Some important technical considerations:

Mars surface gravity - 62% lower than it is on Earth. 

Mars average temperature - Very cold. Averaging -63 °C compared to Earth’s 14 °C.

Mars soil composition - rocky outcroppings, high sand dunes and loose sand, including rocks with a wide range of sizes from large boulders to caked silt.

Mars oxygen level - 0.1% (compared to 21% on Earth)

What type of structures make the most sense gives these considerations? What materials should we use to build these structures? How can we build in a smart way that allows later iterations of transportation to fit within the existing model?

Also, consider the location we are focusing on for this project. Mawrth Vallis (from the Welsh word for “Mars” and the Latin word for “valley”) is located in the Oxia Palus quadrangle at 22.3°N, 343.5°E with an elevation approximately two kilometers below datum (Mars’ measurement equivalent of sea level.) Situated between the southern highlands and northern lowlands, the valley is a channel formed by massive flooding which occurred in Mars’ ancient past. It is an ancient water outflow channel with light-colored clay-rich rocks.

(Mawrth Vallis via NASA)

Building in this type of environment will require strong and resilient materials. But those may not be the same strong and resilient materials we use on Earth. New planet, new rules, right?

Strength and durability are important but it’s also important that the people of Mars enjoy and appreciate a piece of infrastructure. How many times do we hear about “ugly power lines” or eyesore structures that block natural views? What are some of the most innovative and lasting pieces of infrastructure on Earth today? What gets the job done and looks good while doing it? What can we learn from some of our overused, crowded and failing highways, bridges and tunnels around the world?
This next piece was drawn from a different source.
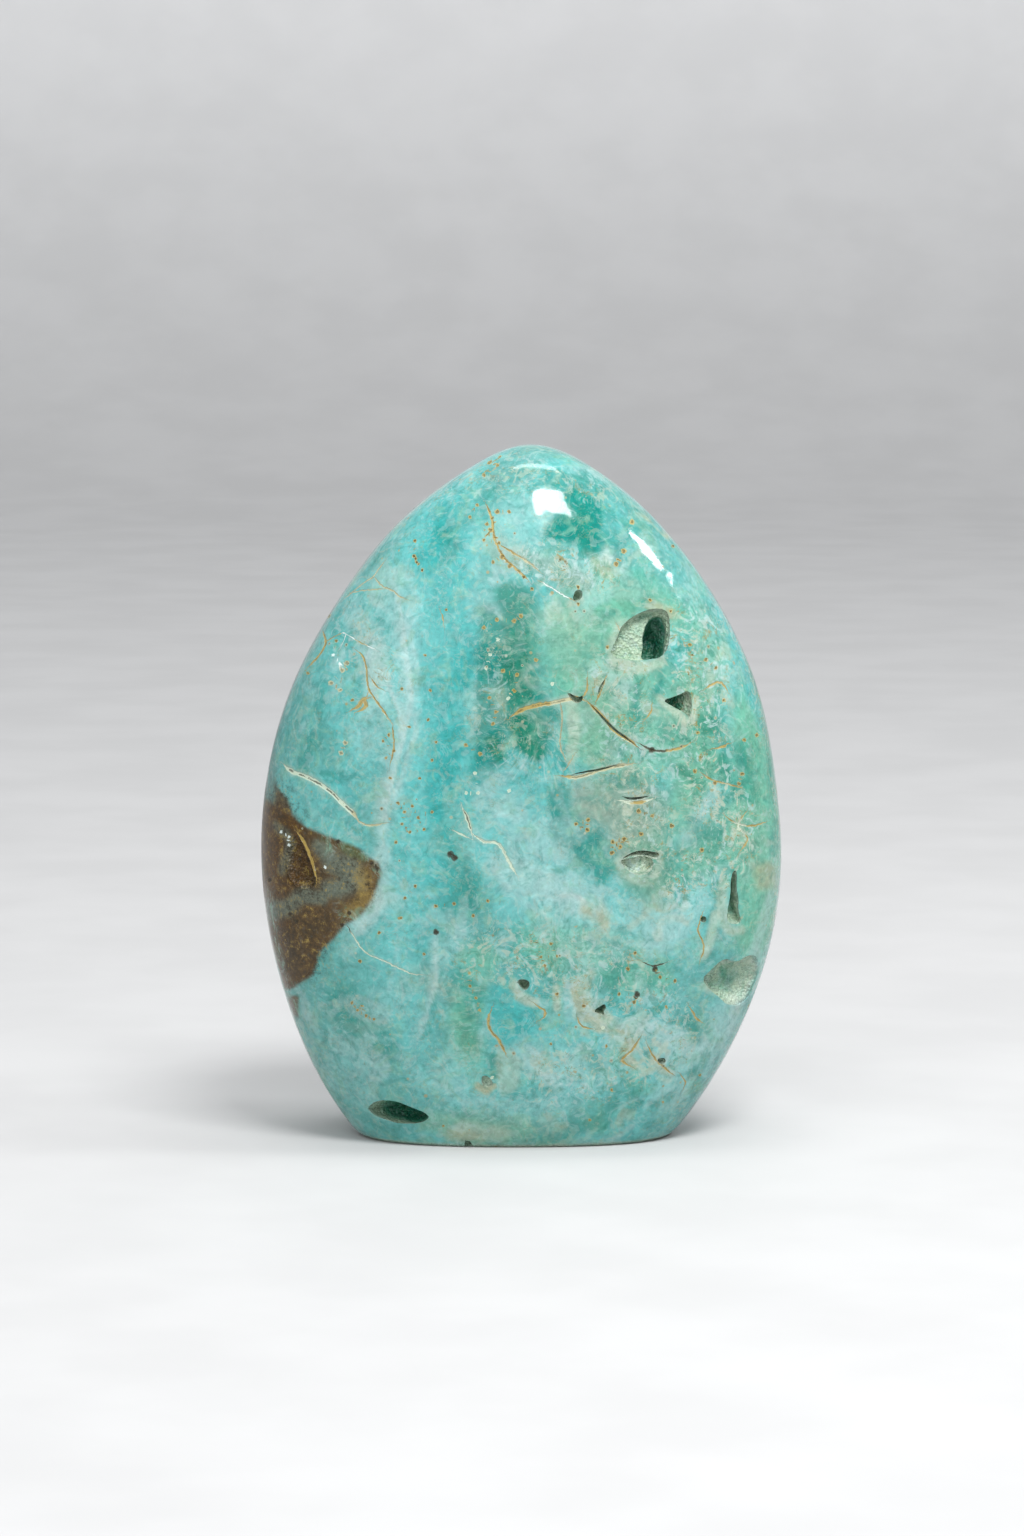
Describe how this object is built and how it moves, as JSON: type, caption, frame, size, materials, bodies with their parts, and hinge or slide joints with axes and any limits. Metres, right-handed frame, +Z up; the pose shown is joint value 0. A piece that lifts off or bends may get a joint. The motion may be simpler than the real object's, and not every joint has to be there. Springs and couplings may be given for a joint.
{
  "type": "blue aragonite flame",
  "caption": "Polished free-standing stone: a blunt-tipped, domed egg-like slab with small open vugs and cracks, cut flat at the foot to stand upright.",
  "frame": {"origin": "the middle of the flat foot, on the surface the stone stands on", "axes": "+Z up from the foot to the tip, the front face towards -Y, +X to the right of someone who faces the front"},
  "size_m": [0.0751, 0.036, 0.1],
  "materials": {
    "polished_aragonite": "polished blue-green aragonite with white, tan and brown patches; drusy in the open vugs"
  },
  "bodies": {
    "root": {"aragonite_flame": "polished_aragonite"}
  },
  "joints": []
}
Infrastructure can come in many different forms but usually refers to things like utilities, transport vehicles, telecommunication systems, roads, highways, railways, subways, traffic lights and street lights, dams, walls and culverts, drainage systems, airports, bus terminals and bridges.
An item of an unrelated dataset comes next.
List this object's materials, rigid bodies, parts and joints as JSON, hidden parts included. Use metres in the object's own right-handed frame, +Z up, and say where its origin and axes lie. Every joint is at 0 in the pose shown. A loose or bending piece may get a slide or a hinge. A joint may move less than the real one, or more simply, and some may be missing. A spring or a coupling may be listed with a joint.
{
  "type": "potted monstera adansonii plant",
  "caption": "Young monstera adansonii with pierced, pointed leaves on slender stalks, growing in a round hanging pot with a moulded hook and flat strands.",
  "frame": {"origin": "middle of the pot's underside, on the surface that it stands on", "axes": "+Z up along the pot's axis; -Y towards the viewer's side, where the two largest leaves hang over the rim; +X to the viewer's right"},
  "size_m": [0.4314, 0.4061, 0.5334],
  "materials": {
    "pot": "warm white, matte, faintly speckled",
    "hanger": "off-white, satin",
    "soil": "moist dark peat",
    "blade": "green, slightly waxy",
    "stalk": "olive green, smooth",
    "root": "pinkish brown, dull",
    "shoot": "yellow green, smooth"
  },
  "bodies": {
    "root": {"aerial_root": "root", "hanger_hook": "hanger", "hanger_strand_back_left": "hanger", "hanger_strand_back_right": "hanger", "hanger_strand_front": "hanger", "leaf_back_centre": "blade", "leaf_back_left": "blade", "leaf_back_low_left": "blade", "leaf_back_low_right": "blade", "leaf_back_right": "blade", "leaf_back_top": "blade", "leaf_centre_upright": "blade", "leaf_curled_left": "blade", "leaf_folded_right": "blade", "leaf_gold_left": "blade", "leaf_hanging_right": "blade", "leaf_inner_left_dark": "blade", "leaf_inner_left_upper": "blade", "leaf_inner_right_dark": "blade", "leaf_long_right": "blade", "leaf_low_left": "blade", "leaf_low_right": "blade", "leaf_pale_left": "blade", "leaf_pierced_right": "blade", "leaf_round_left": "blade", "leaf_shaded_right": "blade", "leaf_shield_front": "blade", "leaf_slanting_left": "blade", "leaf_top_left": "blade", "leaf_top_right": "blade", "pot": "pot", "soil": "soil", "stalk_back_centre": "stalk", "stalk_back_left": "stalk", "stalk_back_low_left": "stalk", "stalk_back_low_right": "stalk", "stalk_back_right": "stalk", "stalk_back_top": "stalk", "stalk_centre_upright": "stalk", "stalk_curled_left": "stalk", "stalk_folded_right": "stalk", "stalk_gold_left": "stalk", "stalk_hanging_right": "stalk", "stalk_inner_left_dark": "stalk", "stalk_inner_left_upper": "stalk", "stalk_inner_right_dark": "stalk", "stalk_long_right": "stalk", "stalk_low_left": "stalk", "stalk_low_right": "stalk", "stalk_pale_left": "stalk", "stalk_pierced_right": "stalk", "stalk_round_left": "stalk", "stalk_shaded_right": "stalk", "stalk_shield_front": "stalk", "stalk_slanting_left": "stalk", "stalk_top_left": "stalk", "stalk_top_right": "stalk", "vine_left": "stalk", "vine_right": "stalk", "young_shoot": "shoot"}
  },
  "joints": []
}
In the early 1900s, an artist in France imagined what travel would look like in the distant year 2000. Some of these ideas, although quite outlandish, attempted to solve the problems of mobility for the day. Is there anything we can learn from these images? Probably not much from a technical point of view, but when it comes to creating new transportation for Mars, the sky's the limit.
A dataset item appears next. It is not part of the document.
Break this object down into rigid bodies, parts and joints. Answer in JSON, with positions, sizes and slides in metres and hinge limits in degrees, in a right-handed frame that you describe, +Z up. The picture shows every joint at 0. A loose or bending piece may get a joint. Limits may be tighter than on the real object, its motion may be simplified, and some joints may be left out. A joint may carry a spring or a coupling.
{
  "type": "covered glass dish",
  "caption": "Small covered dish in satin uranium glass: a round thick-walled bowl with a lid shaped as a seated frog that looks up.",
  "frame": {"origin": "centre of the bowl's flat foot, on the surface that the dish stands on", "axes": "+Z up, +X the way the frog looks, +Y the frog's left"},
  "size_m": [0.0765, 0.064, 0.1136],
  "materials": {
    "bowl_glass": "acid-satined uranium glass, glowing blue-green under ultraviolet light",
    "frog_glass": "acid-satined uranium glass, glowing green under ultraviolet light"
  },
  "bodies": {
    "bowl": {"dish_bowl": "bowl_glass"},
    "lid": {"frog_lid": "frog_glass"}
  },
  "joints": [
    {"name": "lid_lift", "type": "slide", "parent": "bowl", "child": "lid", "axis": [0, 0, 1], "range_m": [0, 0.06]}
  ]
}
Since the dawn of humans on Earth, we have been searching for faster and more efficient ways to transport ourselves from point A to point B. Eventually we designed and built vehicles to solve our transportation needs, constantly building and improving on earlier versions. From the first locomotives to the earliest bicycles to the Ford Model T to jumbo jets to today’s electric cars and motorcycles, we keep innovating. But what if we could start from scratch?

When it comes to creating new modes of transport on Mars, we have similar considerations to those discussed in the building materials section for Infrastructure above. Consideration number 1 is the surface gravity. Martian gravity is 62% lower than it is on Earth. A person who weighs 100 kg (220.4 lbs) on Earth would weigh only 38 kg (83.7 lbs) on Mars. This difference in surface gravity is due to a number of factors including the planet’s mass, density, and radius. Even though Mars has almost the same land surface area as Earth, it has only half the diameter and less density than Earth – possessing roughly 15% of Earth’s volume and 11% of its mass. In addition, the average surface temperature is also much lower on Mars, averaging a very frigid -63 °C (3 °F)  compared to Earth’s mild 14 °C (57 °F).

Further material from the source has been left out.